Standard Document Request List

Before signing a Letter of Intent, request these documents from the seller. Missing or incomplete items are a red flag — not a reason to proceed without them.

  • 3 years of business tax returns (Schedule C or Form 1120)
  • Last 3 years profit & loss statements (monthly detail)
  • Current balance sheet and accounts receivable aging
  • Customer/client list with revenue by account (anonymized)
  • All active contracts, subscriptions, and recurring agreements
  • Equipment list with condition and estimated replacement cost
  • Employee roster with tenure, title, and compensation
  • Any pending or threatened litigation or regulatory complaints
  • Owner compensation and discretionary expense add-backs
  • Year-to-date financials vs. prior year same period

Frequently Asked Questions

What SDE multiple should I expect to pay for an ice cream shop?

Most ice cream and dessert shops trade at 2–3.5x SDE. Shops with year-round revenue, strong leases, and low owner dependence command the higher end of that range.

How do I assess seasonality risk when buying a dessert shop?

Request monthly POS sales data for 2–3 years. Calculate what percentage of annual revenue occurs in peak months and confirm off-season cash flow can cover fixed costs and debt service.

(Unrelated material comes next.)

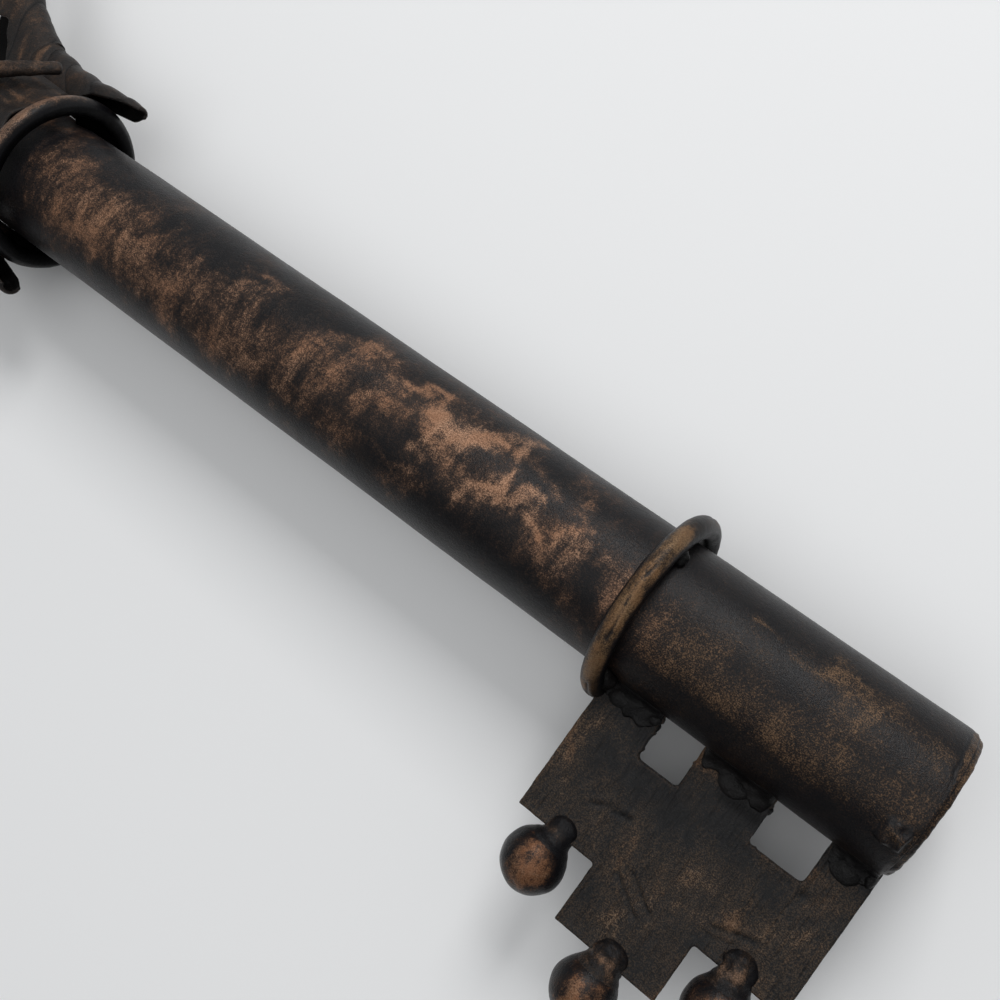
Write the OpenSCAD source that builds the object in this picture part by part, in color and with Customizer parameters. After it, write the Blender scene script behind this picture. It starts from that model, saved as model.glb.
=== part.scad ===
// Large decorative key of welded steel: a tube shank with two rod collars, a
// cut plate bit with ball studs, and an open bow of round bar dressed with
// sheet leaves. It lies on its back, with the tip towards +X and the bit
// towards -Y. Millimetres.

/* [Shank] */
// Outside diameter of the shank tube
shank_d = 42.2; // [41:0.1:43.4]
// Wall of the shank tube
shank_wall = 2.6; // [1.5:0.1:4]
// Shank from its tip end to the middle of the upper collar
collar_span = 324.4; // [320:0.1:340]
// Thickness of the ground cap that closes the tip end
tip_cap = 1.8; // [1:0.1:2.4]

/* [Collars] */
// Diameter of the rod that both collars are bent from
collar_rod = 6.4; // [5:0.1:7]
// Slack between the lower collar and the shank
lower_slack = 1.2; // [0.4:0.1:2]
// Slack between the upper collar and the shank
upper_slack = 3.1; // [2.4:0.1:3.4]
// Lean of the lower collar, in degrees
lower_lean = -4; // [-6:0.5:0]

/* [Bit] */
// Width of the bit plate along the shank
bit_w = 81.4; // [78:0.2:84]
// Thickness of the bit plate
bit_t = 3.2; // [2:0.1:4]
// Drop from the shank to the plate's two shoulders
shoulder_drop = 41.2; // [38:0.2:44]
// Further drop from the shoulders to the end of the tongue
tongue_drop = 17.2; // [14:0.2:20]
// How far the plate stands past the end of the tube, beside its cap
bit_over = 1; // [0:0.1:1.2]
// Diameter of the ball studs
ball_d = 18; // [16:0.2:20]
// Diameter of the short stem that carries the inner ball
stem_d = 7.8; // [6:0.1:8.4]
// Diameter of the thicker weld stems that carry the other two balls
weld_stem_d = 9.8; // [8:0.1:10.6]

/* [Bow] */
// Diameter of the round bar in the bow
bar_d = 9.5; // [8:0.1:10]
// Half width of the bow, to the middle of its side bars
bow_half = 80; // [78:0.5:84]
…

Is SBA financing available for ice cream shop acquisitions?

Yes. Ice cream shops are SBA 7(a) eligible. Buyers typically inject 10–15% equity, with lenders scrutinizing seasonal cash flow projections and lease term when underwriting the loan.

What makes an ice cream business hard to sell or finance?

Short leases, heavy owner involvement, cash-handling irregularities, and seasonal-only operations are the most common deal-killers for both buyers and SBA lenders evaluating these acquisitions.